> [Goal]
Below is a listing; reproduce each line of it exactly.

> [Supplied information]
● ● ●
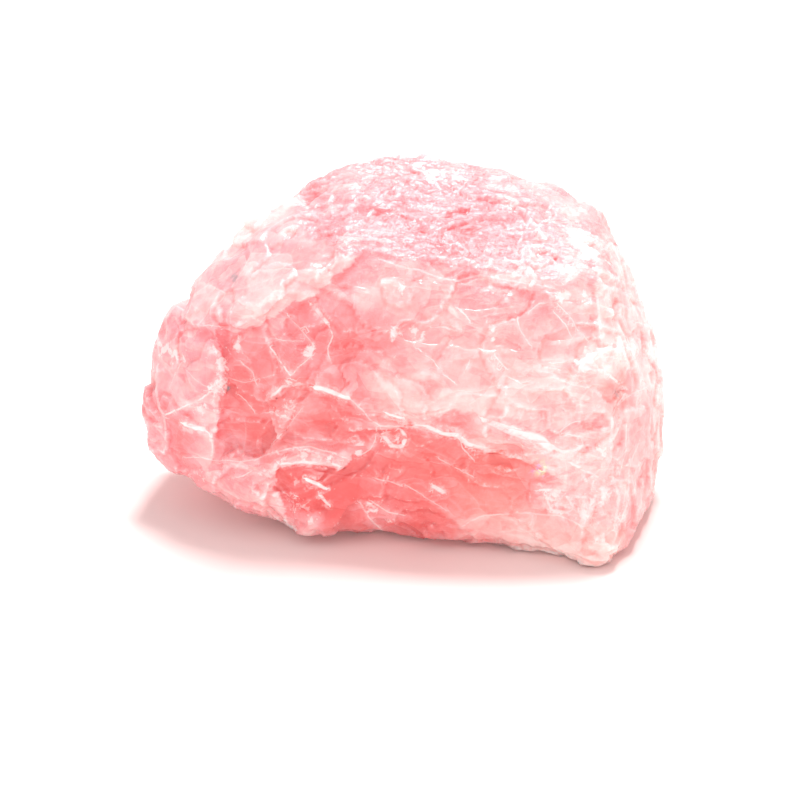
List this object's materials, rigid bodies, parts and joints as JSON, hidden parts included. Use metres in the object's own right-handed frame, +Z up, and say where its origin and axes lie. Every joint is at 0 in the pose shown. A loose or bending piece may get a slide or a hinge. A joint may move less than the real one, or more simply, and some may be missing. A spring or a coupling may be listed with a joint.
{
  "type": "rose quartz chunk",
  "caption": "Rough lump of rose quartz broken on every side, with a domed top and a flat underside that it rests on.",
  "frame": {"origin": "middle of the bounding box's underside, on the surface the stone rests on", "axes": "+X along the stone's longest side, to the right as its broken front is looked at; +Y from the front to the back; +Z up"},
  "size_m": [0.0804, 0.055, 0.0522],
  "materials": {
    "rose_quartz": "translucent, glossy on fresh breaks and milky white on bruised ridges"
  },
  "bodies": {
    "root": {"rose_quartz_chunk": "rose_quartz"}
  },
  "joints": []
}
● ● ●
> [Task output]
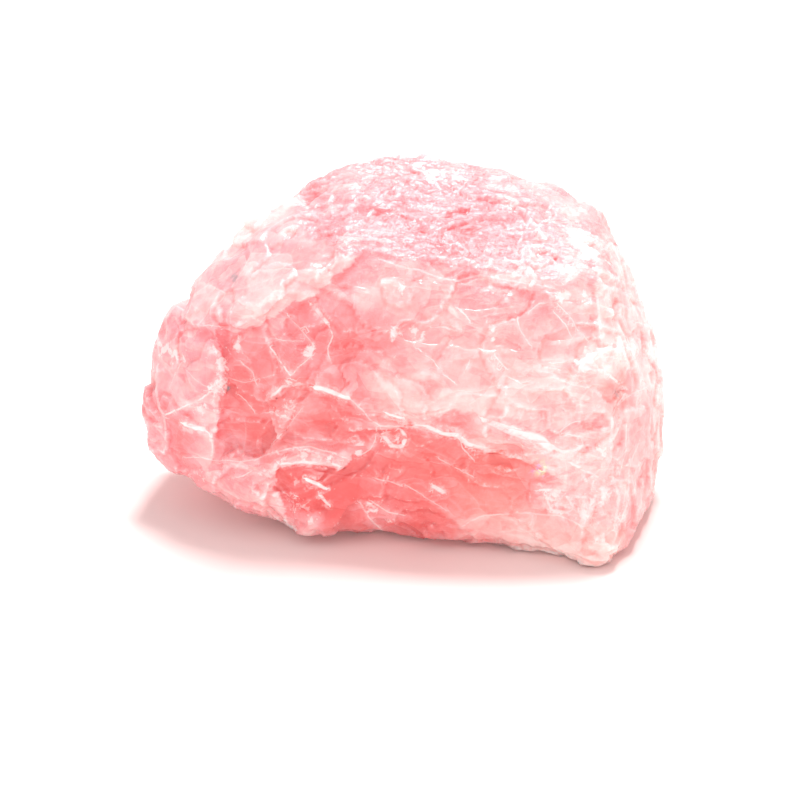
List this object's materials, rigid bodies, parts and joints as JSON, hidden parts included. Use metres in the object's own right-handed frame, +Z up, and say where its origin and axes lie. Every joint is at 0 in the pose shown. A loose or bending piece may get a slide or a hinge. A joint may move less than the real one, or more simply, and some may be missing. A spring or a coupling may be listed with a joint.
{
  "type": "rose quartz chunk",
  "caption": "Rough lump of rose quartz broken on every side, with a domed top and a flat underside that it rests on.",
  "frame": {"origin": "middle of the bounding box's underside, on the surface the stone rests on", "axes": "+X along the stone's longest side, to the right as its broken front is looked at; +Y from the front to the back; +Z up"},
  "size_m": [0.0804, 0.055, 0.0522],
  "materials": {
    "rose_quartz": "translucent, glossy on fresh breaks and milky white on bruised ridges"
  },
  "bodies": {
    "root": {"rose_quartz_chunk": "rose_quartz"}
  },
  "joints": []
}